*** Given information ***

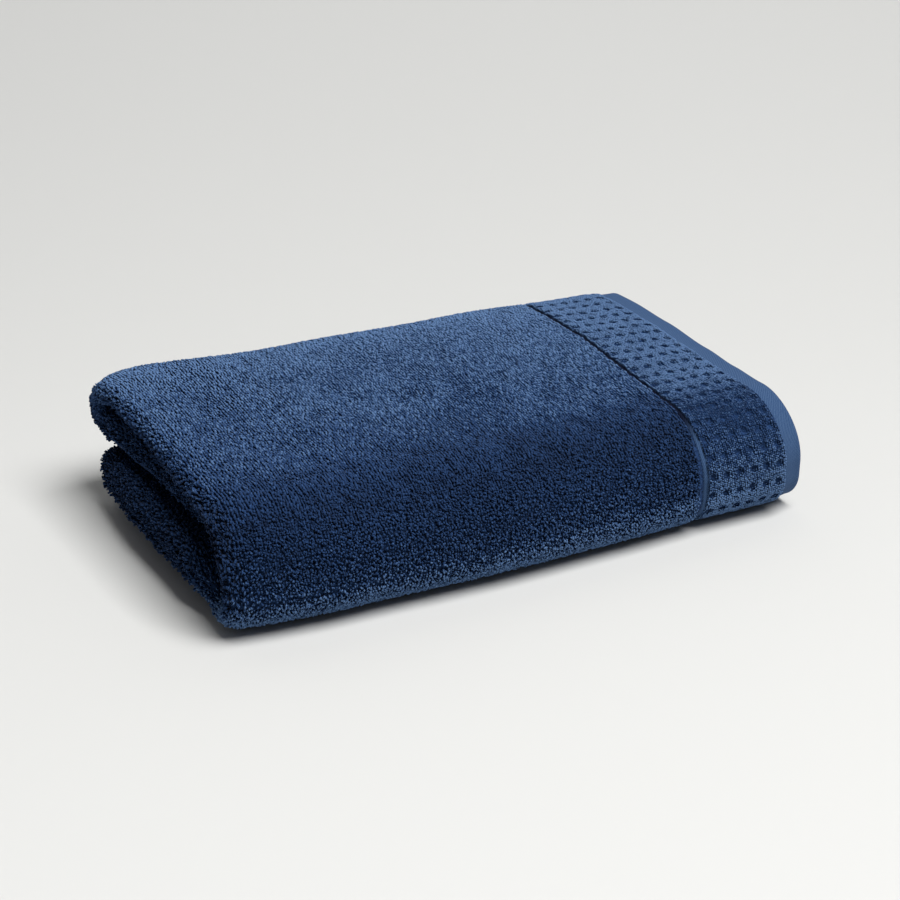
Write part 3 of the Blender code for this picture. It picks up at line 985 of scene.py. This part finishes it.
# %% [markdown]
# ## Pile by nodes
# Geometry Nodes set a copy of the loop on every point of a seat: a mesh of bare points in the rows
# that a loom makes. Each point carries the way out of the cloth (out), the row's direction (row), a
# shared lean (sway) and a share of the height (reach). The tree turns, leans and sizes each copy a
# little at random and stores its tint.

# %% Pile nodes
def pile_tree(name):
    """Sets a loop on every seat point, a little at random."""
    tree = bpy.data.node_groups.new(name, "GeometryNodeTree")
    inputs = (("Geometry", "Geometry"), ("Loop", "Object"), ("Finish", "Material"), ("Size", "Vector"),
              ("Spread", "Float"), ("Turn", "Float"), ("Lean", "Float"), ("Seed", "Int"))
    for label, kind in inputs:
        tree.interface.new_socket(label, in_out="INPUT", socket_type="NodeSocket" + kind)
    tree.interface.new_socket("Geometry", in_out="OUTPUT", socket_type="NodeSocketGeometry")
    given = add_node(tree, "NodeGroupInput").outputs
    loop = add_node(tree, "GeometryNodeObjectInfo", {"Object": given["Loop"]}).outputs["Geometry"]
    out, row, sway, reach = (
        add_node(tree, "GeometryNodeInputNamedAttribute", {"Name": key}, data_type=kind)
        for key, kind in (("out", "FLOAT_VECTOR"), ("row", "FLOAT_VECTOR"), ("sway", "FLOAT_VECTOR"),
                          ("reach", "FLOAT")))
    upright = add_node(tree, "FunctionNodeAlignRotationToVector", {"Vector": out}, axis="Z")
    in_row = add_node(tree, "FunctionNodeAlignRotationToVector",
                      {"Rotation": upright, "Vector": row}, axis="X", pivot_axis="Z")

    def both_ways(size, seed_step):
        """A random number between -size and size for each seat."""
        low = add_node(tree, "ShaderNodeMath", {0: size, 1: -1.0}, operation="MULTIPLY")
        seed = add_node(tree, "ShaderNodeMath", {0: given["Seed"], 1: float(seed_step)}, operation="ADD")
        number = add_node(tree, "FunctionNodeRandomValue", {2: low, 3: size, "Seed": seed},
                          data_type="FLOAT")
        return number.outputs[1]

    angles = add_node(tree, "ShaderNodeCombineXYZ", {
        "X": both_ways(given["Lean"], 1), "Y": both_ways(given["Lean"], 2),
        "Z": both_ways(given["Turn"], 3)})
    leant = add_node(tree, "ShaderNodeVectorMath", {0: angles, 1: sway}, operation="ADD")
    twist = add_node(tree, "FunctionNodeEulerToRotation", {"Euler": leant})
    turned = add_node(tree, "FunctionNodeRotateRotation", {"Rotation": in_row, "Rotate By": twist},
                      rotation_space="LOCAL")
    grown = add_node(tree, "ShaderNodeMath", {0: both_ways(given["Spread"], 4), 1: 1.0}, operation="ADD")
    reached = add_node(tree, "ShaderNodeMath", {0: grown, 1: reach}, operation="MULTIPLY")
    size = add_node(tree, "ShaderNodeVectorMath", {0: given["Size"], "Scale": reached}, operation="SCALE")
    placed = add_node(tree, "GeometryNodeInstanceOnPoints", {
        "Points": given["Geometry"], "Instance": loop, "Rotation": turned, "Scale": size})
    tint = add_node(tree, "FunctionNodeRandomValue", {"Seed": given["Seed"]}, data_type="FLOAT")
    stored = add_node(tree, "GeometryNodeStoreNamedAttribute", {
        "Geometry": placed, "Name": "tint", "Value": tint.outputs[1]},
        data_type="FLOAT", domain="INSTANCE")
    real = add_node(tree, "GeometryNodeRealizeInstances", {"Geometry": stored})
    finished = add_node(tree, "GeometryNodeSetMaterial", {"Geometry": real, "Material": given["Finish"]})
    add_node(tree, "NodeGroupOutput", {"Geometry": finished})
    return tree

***

Quote only the stretch of lines that starts the data above and ends with the line containing "# little at random and stores its tint.", both included.

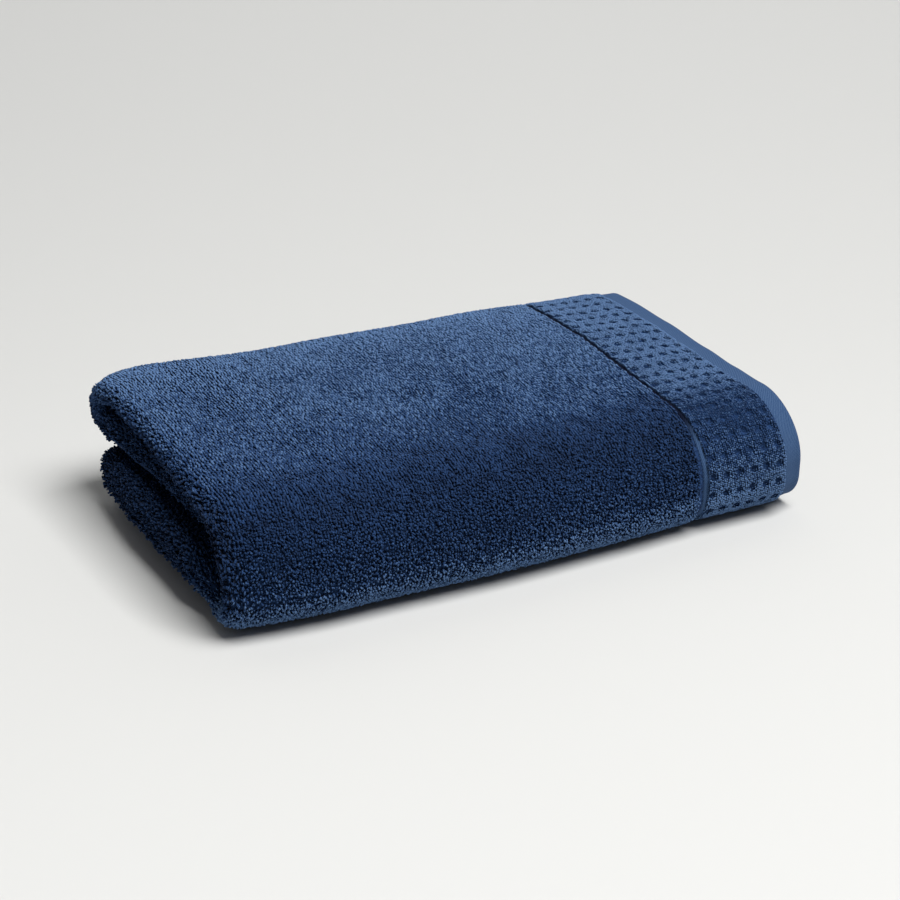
Write part 3 of the Blender code for this picture. It picks up at line 985 of scene.py. This part finishes it.
# %% [markdown]
# ## Pile by nodes
# Geometry Nodes set a copy of the loop on every point of a seat: a mesh of bare points in the rows
# that a loom makes. Each point carries the way out of the cloth (out), the row's direction (row), a
# shared lean (sway) and a share of the height (reach). The tree turns, leans and sizes each copy a
# little at random and stores its tint.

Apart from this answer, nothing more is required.